Below are records to be output exactly, every one of them.
--- START OF AVAILABLE DATA ---
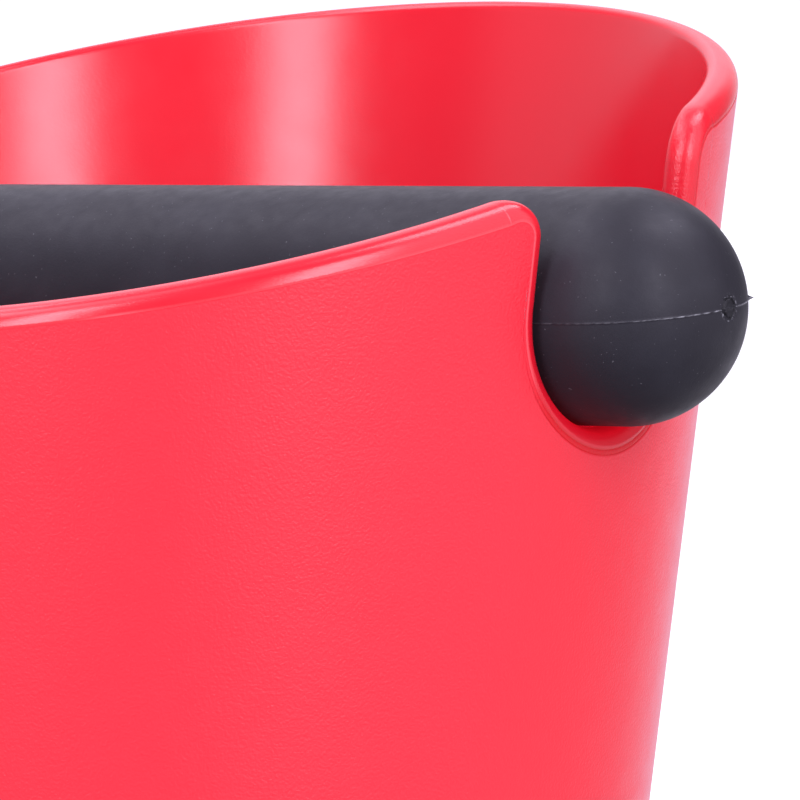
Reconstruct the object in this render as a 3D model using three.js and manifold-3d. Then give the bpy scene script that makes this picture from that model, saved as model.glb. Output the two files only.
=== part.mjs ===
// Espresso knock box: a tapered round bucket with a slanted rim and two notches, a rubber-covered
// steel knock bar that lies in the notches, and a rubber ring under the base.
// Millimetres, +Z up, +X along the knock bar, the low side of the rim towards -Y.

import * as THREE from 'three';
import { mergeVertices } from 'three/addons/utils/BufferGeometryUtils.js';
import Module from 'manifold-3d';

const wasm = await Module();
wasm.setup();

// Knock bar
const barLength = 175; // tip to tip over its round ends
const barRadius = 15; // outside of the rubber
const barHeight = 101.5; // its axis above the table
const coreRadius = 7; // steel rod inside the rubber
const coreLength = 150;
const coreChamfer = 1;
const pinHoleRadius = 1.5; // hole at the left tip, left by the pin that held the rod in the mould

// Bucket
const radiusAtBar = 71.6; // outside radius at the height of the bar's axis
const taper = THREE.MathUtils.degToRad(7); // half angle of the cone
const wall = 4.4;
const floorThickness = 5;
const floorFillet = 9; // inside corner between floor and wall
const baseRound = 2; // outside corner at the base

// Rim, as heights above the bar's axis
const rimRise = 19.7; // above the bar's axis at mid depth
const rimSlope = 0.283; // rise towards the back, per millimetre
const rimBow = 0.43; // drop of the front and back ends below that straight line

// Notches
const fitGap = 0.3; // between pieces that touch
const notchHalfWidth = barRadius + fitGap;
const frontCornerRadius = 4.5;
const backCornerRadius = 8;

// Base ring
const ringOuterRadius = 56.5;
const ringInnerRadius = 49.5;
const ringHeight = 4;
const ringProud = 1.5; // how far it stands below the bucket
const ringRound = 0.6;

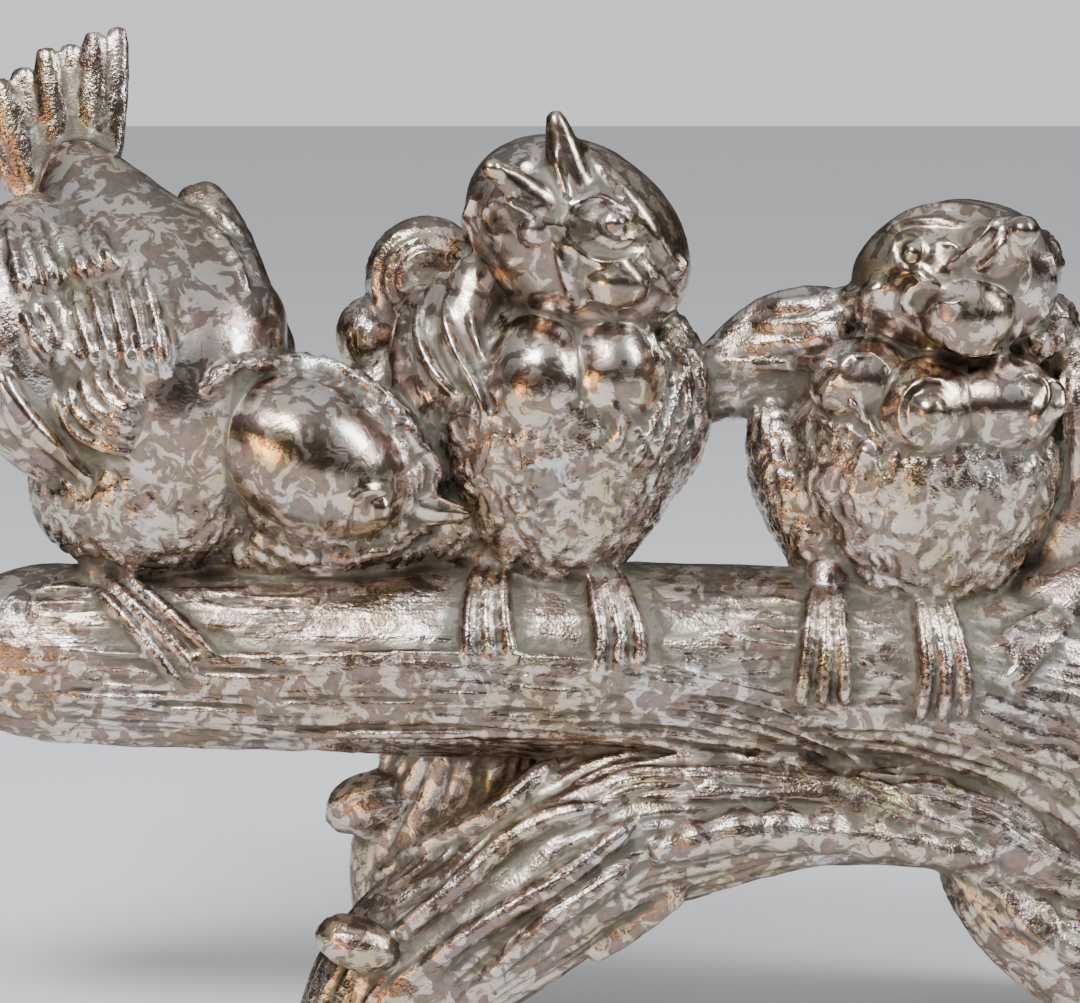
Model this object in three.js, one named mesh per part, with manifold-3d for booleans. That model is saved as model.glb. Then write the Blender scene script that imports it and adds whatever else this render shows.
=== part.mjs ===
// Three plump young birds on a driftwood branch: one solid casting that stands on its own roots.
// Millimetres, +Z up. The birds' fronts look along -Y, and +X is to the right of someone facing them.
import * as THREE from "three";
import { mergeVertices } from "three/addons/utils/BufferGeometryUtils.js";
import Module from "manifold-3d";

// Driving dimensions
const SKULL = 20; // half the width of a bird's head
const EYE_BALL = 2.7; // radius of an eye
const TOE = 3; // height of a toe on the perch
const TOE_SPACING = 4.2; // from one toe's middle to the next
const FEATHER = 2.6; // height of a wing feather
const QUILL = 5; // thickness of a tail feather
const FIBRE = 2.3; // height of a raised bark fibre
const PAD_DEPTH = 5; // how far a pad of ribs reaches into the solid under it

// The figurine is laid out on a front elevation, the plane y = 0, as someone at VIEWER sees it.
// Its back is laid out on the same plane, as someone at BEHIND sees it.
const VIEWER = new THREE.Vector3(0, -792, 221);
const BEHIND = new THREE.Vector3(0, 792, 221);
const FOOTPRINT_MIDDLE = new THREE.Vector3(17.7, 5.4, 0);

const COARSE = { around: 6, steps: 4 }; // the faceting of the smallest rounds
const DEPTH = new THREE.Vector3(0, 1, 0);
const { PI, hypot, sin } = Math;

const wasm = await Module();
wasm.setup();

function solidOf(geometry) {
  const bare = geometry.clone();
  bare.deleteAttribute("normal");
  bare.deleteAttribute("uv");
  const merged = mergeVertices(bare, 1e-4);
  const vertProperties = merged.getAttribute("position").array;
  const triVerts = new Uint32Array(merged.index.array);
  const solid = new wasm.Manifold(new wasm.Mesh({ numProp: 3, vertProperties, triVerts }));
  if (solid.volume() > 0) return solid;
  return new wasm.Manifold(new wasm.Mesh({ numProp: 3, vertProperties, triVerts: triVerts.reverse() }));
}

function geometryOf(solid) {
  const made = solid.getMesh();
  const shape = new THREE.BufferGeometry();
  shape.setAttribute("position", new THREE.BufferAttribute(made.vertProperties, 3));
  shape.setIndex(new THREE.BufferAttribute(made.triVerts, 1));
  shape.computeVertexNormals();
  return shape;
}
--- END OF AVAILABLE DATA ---
_OUTPUT_.
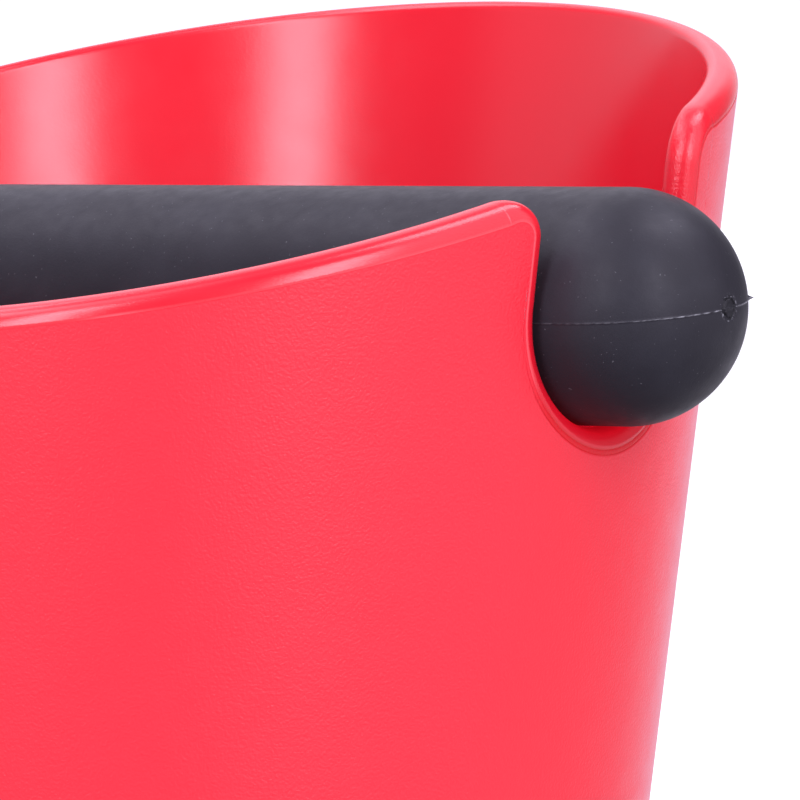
Reconstruct the object in this render as a 3D model using three.js and manifold-3d. Then give the bpy scene script that makes this picture from that model, saved as model.glb. Output the two files only.
=== part.mjs ===
// Espresso knock box: a tapered round bucket with a slanted rim and two notches, a rubber-covered
// steel knock bar that lies in the notches, and a rubber ring under the base.
// Millimetres, +Z up, +X along the knock bar, the low side of the rim towards -Y.

import * as THREE from 'three';
import { mergeVertices } from 'three/addons/utils/BufferGeometryUtils.js';
import Module from 'manifold-3d';

const wasm = await Module();
wasm.setup();

// Knock bar
const barLength = 175; // tip to tip over its round ends
const barRadius = 15; // outside of the rubber
const barHeight = 101.5; // its axis above the table
const coreRadius = 7; // steel rod inside the rubber
const coreLength = 150;
const coreChamfer = 1;
const pinHoleRadius = 1.5; // hole at the left tip, left by the pin that held the rod in the mould

// Bucket
const radiusAtBar = 71.6; // outside radius at the height of the bar's axis
const taper = THREE.MathUtils.degToRad(7); // half angle of the cone
const wall = 4.4;
const floorThickness = 5;
const floorFillet = 9; // inside corner between floor and wall
const baseRound = 2; // outside corner at the base

// Rim, as heights above the bar's axis
const rimRise = 19.7; // above the bar's axis at mid depth
const rimSlope = 0.283; // rise towards the back, per millimetre
const rimBow = 0.43; // drop of the front and back ends below that straight line

// Notches
const fitGap = 0.3; // between pieces that touch
const notchHalfWidth = barRadius + fitGap;
const frontCornerRadius = 4.5;
const backCornerRadius = 8;

// Base ring
const ringOuterRadius = 56.5;
const ringInnerRadius = 49.5;
const ringHeight = 4;
const ringProud = 1.5; // how far it stands below the bucket
const ringRound = 0.6;

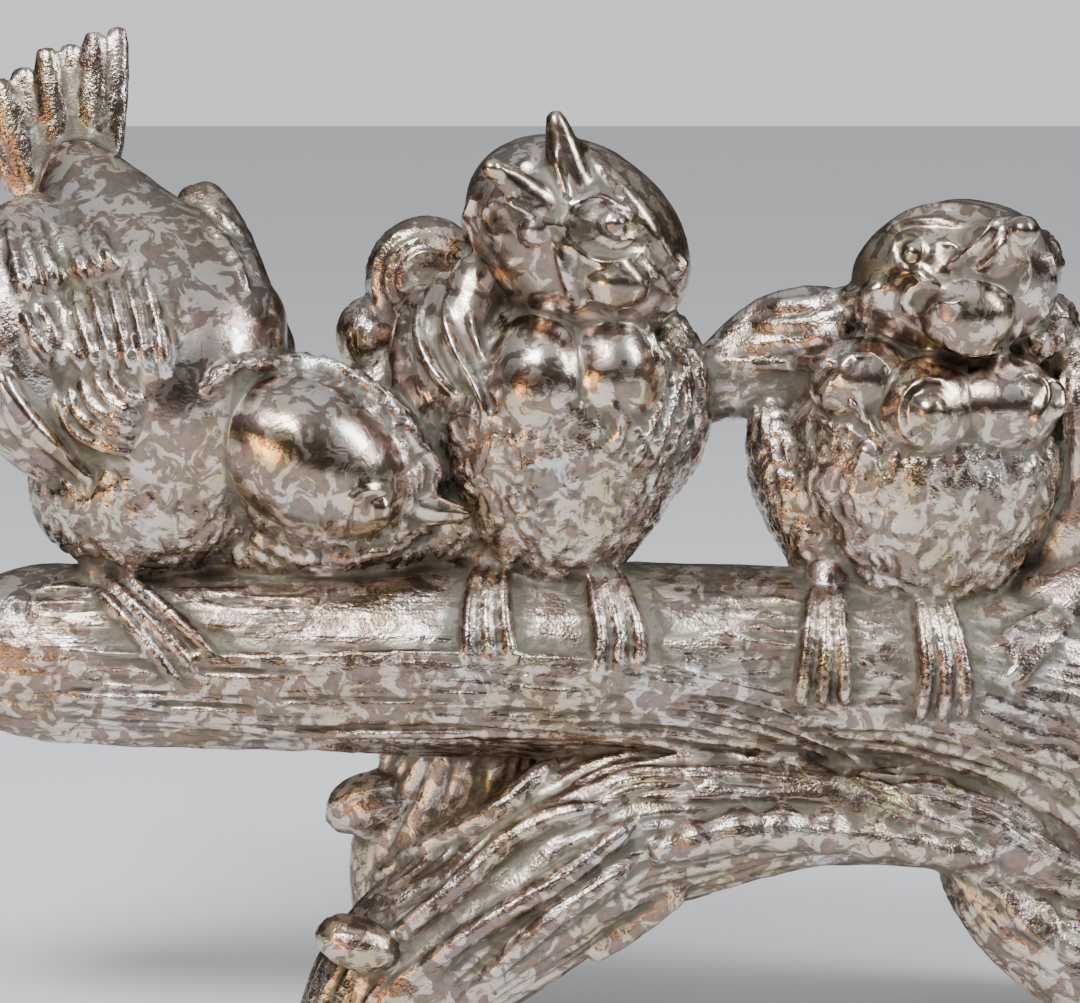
Model this object in three.js, one named mesh per part, with manifold-3d for booleans. That model is saved as model.glb. Then write the Blender scene script that imports it and adds whatever else this render shows.
=== part.mjs ===
// Three plump young birds on a driftwood branch: one solid casting that stands on its own roots.
// Millimetres, +Z up. The birds' fronts look along -Y, and +X is to the right of someone facing them.
import * as THREE from "three";
import { mergeVertices } from "three/addons/utils/BufferGeometryUtils.js";
import Module from "manifold-3d";

// Driving dimensions
const SKULL = 20; // half the width of a bird's head
const EYE_BALL = 2.7; // radius of an eye
const TOE = 3; // height of a toe on the perch
const TOE_SPACING = 4.2; // from one toe's middle to the next
const FEATHER = 2.6; // height of a wing feather
const QUILL = 5; // thickness of a tail feather
const FIBRE = 2.3; // height of a raised bark fibre
const PAD_DEPTH = 5; // how far a pad of ribs reaches into the solid under it

// The figurine is laid out on a front elevation, the plane y = 0, as someone at VIEWER sees it.
// Its back is laid out on the same plane, as someone at BEHIND sees it.
const VIEWER = new THREE.Vector3(0, -792, 221);
const BEHIND = new THREE.Vector3(0, 792, 221);
const FOOTPRINT_MIDDLE = new THREE.Vector3(17.7, 5.4, 0);

const COARSE = { around: 6, steps: 4 }; // the faceting of the smallest rounds
const DEPTH = new THREE.Vector3(0, 1, 0);
const { PI, hypot, sin } = Math;

const wasm = await Module();
wasm.setup();

function solidOf(geometry) {
  const bare = geometry.clone();
  bare.deleteAttribute("normal");
  bare.deleteAttribute("uv");
  const merged = mergeVertices(bare, 1e-4);
  const vertProperties = merged.getAttribute("position").array;
  const triVerts = new Uint32Array(merged.index.array);
  const solid = new wasm.Manifold(new wasm.Mesh({ numProp: 3, vertProperties, triVerts }));
  if (solid.volume() > 0) return solid;
  return new wasm.Manifold(new wasm.Mesh({ numProp: 3, vertProperties, triVerts: triVerts.reverse() }));
}

function geometryOf(solid) {
  const made = solid.getMesh();
  const shape = new THREE.BufferGeometry();
  shape.setAttribute("position", new THREE.BufferAttribute(made.vertProperties, 3));
  shape.setIndex(new THREE.BufferAttribute(made.triVerts, 1));
  shape.computeVertexNormals();
  return shape;
}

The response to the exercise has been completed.